Combined effect of montmorillonite Cloisite 30B and graphene nanoplatelets on high‐density polyethylene matrix under high strain rate dynamic compression

• Published in: Journal of applied polymer science Vol. 141; no. 34
• Main Authors: Grison, Vagner, Romanzini, Daiane, Dias, Rafael R., Pereira, Iaci M., Zattera, Ademir J., Piazza, Diego
• Format: Journal Article
• Language: English
• Published: Hoboken, USA John Wiley & Sons, Inc 10.09.2024; Wiley Subscription Services, Inc
• Subjects: Addition polymerization; applications; Compressive properties; Compressive strength; Elastic deformation; Glass transition temperature; Graphene; High density polyethylenes; High strain rate; Loss modulus; Mechanical analysis; Mechanical properties; Modulus of elasticity; Montmorillonite; Nanocomposites; Polyethylene; Polymer matrix composites; polyolefins; Split Hopkinson pressure bars; Stress-strain curves; Thermal analysis; thermal properties; Thermogravimetric analysis; Toughness; x‐ray; Yield point
• ISSN: 0021-8995; 1097-4628
• DOI: 10.1002/app.55870

Laminated polymer composites are widely used in ballistic barriers where polyethylene can be applied.
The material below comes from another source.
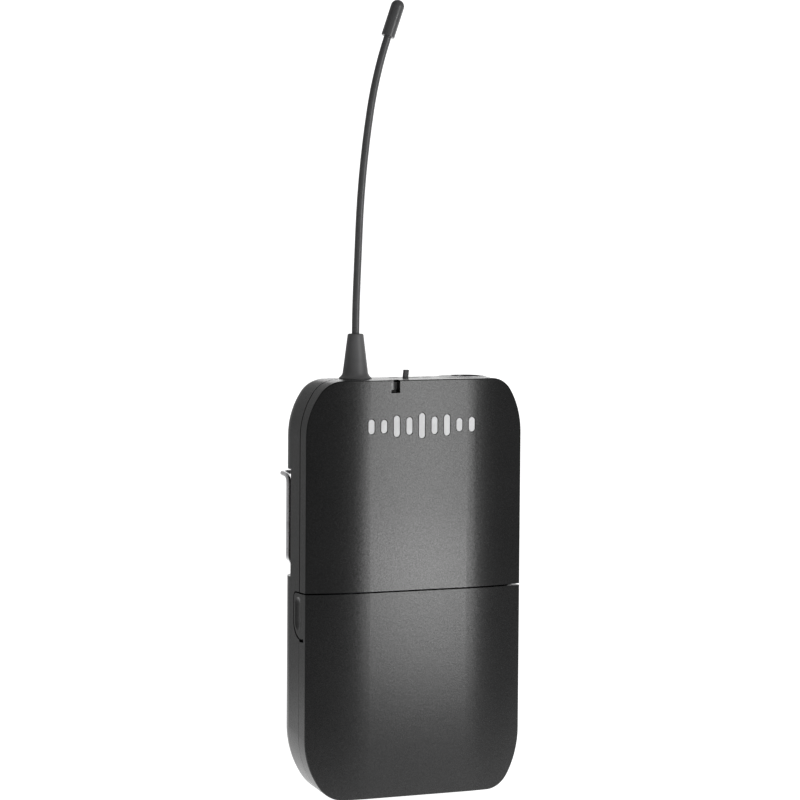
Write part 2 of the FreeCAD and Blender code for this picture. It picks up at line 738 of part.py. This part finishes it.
def push_button(x):
    """Round button with a slightly domed face and an inner flange."""
    stem = rod_y(BUTTON_R, x, (PANEL_D[0] - 0.7, 8.0), BUTTON_Z)
    rim = [e for e in stem.Edges if e.BoundBox.YMax < y_at(PANEL_D[0] - 0.6)]
    stem = stem.makeFillet(0.35, rim)
    return stem.fuse(rod_y(BUTTON_R + 0.5, x, (PANEL_D[1], 7.8), BUTTON_Z)).removeSplitter()


def button_switches():
    switches = []
    for x in BUTTON_X:
        base = box((x - 3, x + 3), (8.9, 9.4), (BUTTON_Z - 3, BUTTON_Z + 3))
        plunger = rod_y(1.4, x, (8.0 + BUTTON_TRAVEL + 0.1, 9.0), BUTTON_Z)
        switches.append(base.fuse(plunger).removeSplitter())
    return Part.makeCompound(switches)


def gain_knob():
    knob = rod_y(KNOB_R, KNOB_X, (PANEL_D[0] - 0.4, 7.9), KNOB_Z)
    slot = box((KNOB_X - 0.45, KNOB_X + 0.45), (4, PANEL_D[0] + 0.5), (KNOB_Z - 4, KNOB_Z + 4))
    return knob.cut(slot)


def gain_trimmer():
    return box((KNOB_X - 4, KNOB_X + 4), (7.9, 9.4), (KNOB_Z - 4, KNOB_Z + 4))


def control_board(inner_space):
    return box((DIVIDER_X[1] + 0.4, 27.0), (9.4, 10.4), (8.0, 52.0)).common(inner_space)


# -------------------------------------------------------- main circuit board
def main_board():
    board = box((-BOARD_HALF_W, BOARD_HALF_W), BOARD_D, BOARD_Z)
    jack_room = box((11.0, 30), (0, 20), (90.6, 120))
    holes = [rod_y(1.0, x, (8, 11), z) for x, z in BOARD_POSTS]
    return board.cut([jack_room] + holes)


def rf_shield():
    can = box((-16, 4), (5.6, BOARD_D[0]), (68, 91))
    return can.cut(box((-15.7, 3.7), (5.9, 9.0), (68.3, 90.7)))


def board_chips():
    rear = [
        ((-14, -6), (66, 74)), ((-2, 4), (70, 76)), ((8, 15), (78, 85)),
        ((-12, -4), (80, 88)), ((10, 16), (66, 70)), ((-1, 2), (84, 87)),
    ]
    front = [((8, 14), (66, 72)), ((9, 17), (78, 84)), ((-12, -9), (61.5, 65.5)), ((0, 5), (61, 65))]
    chips = [box(x, (BOARD_D[1], BOARD_D[1] + 1.3), z) for x, z in rear]
    chips += [box(x, (BOARD_D[0] - 1.3, BOARD_D[0]), z) for x, z in front]
    return Part.makeCompound(chips)


def screw(x, z, head_d, head_r, length):
    """Cross-head screw whose head's outer face looks to -Y."""
    head = rod_y(head_r, x, head_d, z)
    shaft = rod_y(SCREW_R, x, (head_d[1], head_d[1] + length), z)
    cross = []
    for wide, tall in ((0.5, 2.2), (2.2, 0.5)):
        x_pair = (x - wide / 2, x + wide / 2)
        cross.append(box(x_pair, (head_d[0] - 1, head_d[0] + 0.5), (z - tall / 2, z + tall / 2)))
    return head.fuse(shaft).removeSplitter().cut(cross)


def board_screws():
    return Part.makeCompound([screw(x, z, (7.6, BOARD_D[0]), 1.9, 5.0) for x, z in BOARD_POSTS])


def housing_screws():
    """Two screws from the back that draw the housings together."""
    screws = []
    for x in (-SCREW_X, SCREW_X):
        one = screw(x, SCREW_Z, (0.0, 1.0), 1.8, 7.2)
        turn_about = V(x, y_at(0.5), SCREW_Z)
        one.rotate(turn_about, V(0, 0, 1), 180)
        one.translate(V(0, 17.0, 0))
        screws.append(one)
    return Part.makeCompound(screws)


# --------------------------------------------------------------------- build
def build():
    case = case_solid(0.0, FRONT_EDGE_R)
    cavity = case_solid(WALL)
    inner_space = case_solid(WALL + 0.1)
    panel_space = case_solid(WALL + 1.1)
    whip = antenna_whip()
    latch = door_latch(case)
    return {
        "front_housing": front_housing(case, cavity),
        "rear_housing": rear_housing(case, cavity),
        "battery_door": battery_door(case, cavity),
        "door_latch_right": latch,
        "door_latch_left": mirrored(latch),
        "hinge_pins": hinge_pins(),
        "door_foam_pad": door_foam_pad(),
        "front_badge": front_badge(case),
        "rear_label": rear_label(),
        "antenna_whip": whip,
        "antenna_tip_cap": antenna_tip_cap(whip),
        "antenna_boot": antenna_boot(whip),
        "antenna_socket": antenna_socket(whip),
        "power_switch_knob": power_switch_knob(),
        "power_switch_body": power_switch_body(),
        "status_light_pipe": status_light_pipe(),
        "status_led": status_led(),
        "jack_shell": jack_shell(),
        "jack_insulator": jack_insulator(),
        "jack_pins": jack_pins(),
        "jack_nut": jack_nut(),
        "belt_clip": belt_clip(),
        "battery_left": battery(CELL_X[0], True),
        "battery_right": battery(CELL_X[1], False),
        "battery_springs": battery_springs(),
        "battery_contacts": battery_contacts(),
        "bay_frame": bay_frame(inner_space),
        "control_panel": control_panel(panel_space),
        "display_window": display_window(),
        "display_module": display_module(),
        "group_button": push_button(BUTTON_X[0]),
        "channel_button": push_button(BUTTON_X[1]),
        "button_switches": button_switches(),
        "gain_knob": gain_knob(),
        "gain_trimmer": gain_trimmer(),
        "control_board": control_board(inner_space),
        "main_board": main_board(),
        "rf_shield": rf_shield(),
        "board_chips": board_chips(),
        "board_screws": board_screws(),
        "housing_screws": housing_screws(),
    }


os.makedirs("parts", exist_ok=True)
for name, shape in build().items():
    shape.exportStep("parts/" + name + ".step")
    ok = shape.isValid() and all(s.isValid() for s in shape.Solids)
    print(name, "solids", len(shape.Solids), "volume", round(shape.Volume, 2), "valid", ok)
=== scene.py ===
import json
import math

import bpy
from mathutils import Matrix, Vector


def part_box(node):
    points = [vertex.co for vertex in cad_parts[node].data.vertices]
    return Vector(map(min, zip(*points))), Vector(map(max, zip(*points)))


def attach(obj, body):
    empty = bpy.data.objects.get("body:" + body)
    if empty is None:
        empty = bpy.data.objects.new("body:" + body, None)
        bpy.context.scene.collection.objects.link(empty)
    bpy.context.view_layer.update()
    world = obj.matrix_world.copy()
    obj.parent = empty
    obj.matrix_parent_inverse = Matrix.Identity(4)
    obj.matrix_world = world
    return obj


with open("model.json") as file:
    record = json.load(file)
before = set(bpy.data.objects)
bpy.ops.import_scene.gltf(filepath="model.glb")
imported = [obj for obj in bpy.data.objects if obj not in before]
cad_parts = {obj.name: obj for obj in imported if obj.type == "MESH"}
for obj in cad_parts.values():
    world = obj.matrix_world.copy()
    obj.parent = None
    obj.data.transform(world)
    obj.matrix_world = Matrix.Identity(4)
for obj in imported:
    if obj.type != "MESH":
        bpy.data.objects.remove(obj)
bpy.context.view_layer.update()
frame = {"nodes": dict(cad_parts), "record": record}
NODES = frame["nodes"]
MM = 0.001

# Camera: angles in degrees, lengths in millimetres
CAMERA_YAW = 25.44
CAMERA_PITCH = 3.73
CAMERA_ROLL = 0.41
CAMERA_AIM_Z = 55.0
CAMERA_DISTANCE = 892.9
CAMERA_SHIFT_RIGHT = 0.4
CAMERA_SHIFT_UP = 48.79
LENS = 150.9
SENSOR = 36.0

# The opened door reaches 3.1 mm below the base, so the paper lies lower than that
FLOOR_DROP = 0.0035
# Painted light on the paper: its own glow is a painted pool of light, white behind the object, with
# painted shade (dimmer glow) in front and far to the left
BACK_GLOW = 1.0
FRONT_GLOW = 0.1
FRONT_TO_BACK = (-0.12, -0.02)
LEFT_GLOW = 0.2
FAR_LEFT_TO_LEFT = (-0.19, -0.112)
LEFTWARD = (1.0, -0.34, 0.0)
PAPER_GREY = 0.6
ROOM_GLOW = 0.2
KEY_AZIMUTH = 25.0
STRIP_LIFT = 0.004
# Each strip light: distance from the object, width and height in metres, power in watts
KEY_STRIPS = ((0.30, 0.040, 0.30, 0.21), (0.303, 0.065, 0.30, 0.17), (0.16, 0.036, 0.05, 0.019))

# Moulded skin: size of its glints, and how much its gloss varies
GLINT_GRAIN = 0.00035
GLOSS_SPREAD = 0.05

# Printed marks, in millimetres
MARK_LENGTH = 2.4
MARK_WIDTH = 0.35
MARK_HEIGHT = 0.04
MARK_RISE = 0.01
MARK_ROW_OFFSET = 0.5
MARK_PLACES = {"off_mark": -3.4, "on_mark": 6.2}
TICKS = 7
TICK_FIRST = -135
TICK_STEP = 45
TICK_GAP = 1.0


# ------------------------------------------------------------------- camera
def add_camera():
    """Seen from the front left, a little above the case, with a long lens."""
    yaw = math.radians(CAMERA_YAW)
    pitch = math.radians(CAMERA_PITCH)
    roll = math.radians(CAMERA_ROLL)
    level_part = math.cos(pitch)
    forward = Vector((math.sin(yaw) * level_part, math.cos(yaw) * level_part, -math.sin(pitch)))
    level = Vector((math.cos(yaw), -math.sin(yaw), 0.0))
    upright = level.cross(forward)
    right = level * math.cos(roll) + upright * math.sin(roll)
    up = upright * math.cos(roll) - level * math.sin(roll)
    aim = Vector((0.0, 0.0, CAMERA_AIM_Z * MM))
    place = aim - forward * CAMERA_DISTANCE * MM
    place += right * CAMERA_SHIFT_RIGHT * MM + up * CAMERA_SHIFT_UP * MM
    data = bpy.data.cameras.new("camera")
    data.lens = LENS
    data.sensor_width = SENSOR
    data.clip_start = 0.01
    camera = bpy.data.objects.new("camera", data)
    axes = Matrix((right, up, -forward)).transposed().to_4x4()
    camera.matrix_world = Matrix.Translation(place) @ axes
    bpy.context.scene.collection.objects.link(camera)
    bpy.context.scene.camera = camera


# -------------------------------------------------------------------- stage
def add_area_light(name, place, target, size, power):
    data = bpy.data.lights.new(name, "AREA")
    data.shape = "RECTANGLE"
    data.size, data.size_y = size
    data.energy = power
    lamp = bpy.data.objects.new(name, data)
    lamp.location = place
    aim = Vector(target) - Vector(place)
    lamp.rotation_euler = aim.to_track_quat("-Z", "Y").to_euler()
    lamp.visible_camera = False
    bpy.context.scene.collection.objects.link(lamp)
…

The mechanical properties of polymers can be improved with the addition of nanofillers. Therefore, this work evaluates the effect of the combination of montmorillonite Cloisite 30B (OMt) and graphene (Gr) on the dynamics compression properties obtained from a split‐Hopkinson pressure bar (SHPB) test for nanostructured maleinized high‐density polyethylene (HDPE). The nanofillers are incorporated into the polymeric matrix in its molten state, and their dispersion is evaluated through x‐ray diffraction and transmission electron microscopy analyses. Thermal analysis, including differential scanning calorimetry and thermogravimetric analysis are performed. Additionally, the viscoelastic behavior of the materials is studied from the results of storage and loss modulus obtained by dynamic‐mechanical analysis. Under the SHPB test conditions, it is possible to evaluate the material stress–strain curve, identifying its yield point, compressive strength, and deformations to calculate the elastic stiffness and toughness of the material. The nanocomposite with 3% OMt and 0.75% Gr (wt.%) shows the highest average compressive strength and toughness values. Furthermore, this sample shows similar Tpeak temperature, improved crystallinity index, storage, and loss modulus, with similar glass transition temperature compared to the HDPE sample. The researchers incorporated Cloisite 30B montmorillonite clay and graphene nanoplatelets into a maleinized high‐density polyethylene matrix to evaluate the dynamic behavior of the nanocomposites in compression under high strain rates. The analyses identified an increase in the evaluated properties even with partially intercalated montmorillonite layers in the matrix, being an option for future studies as ballistic barriers.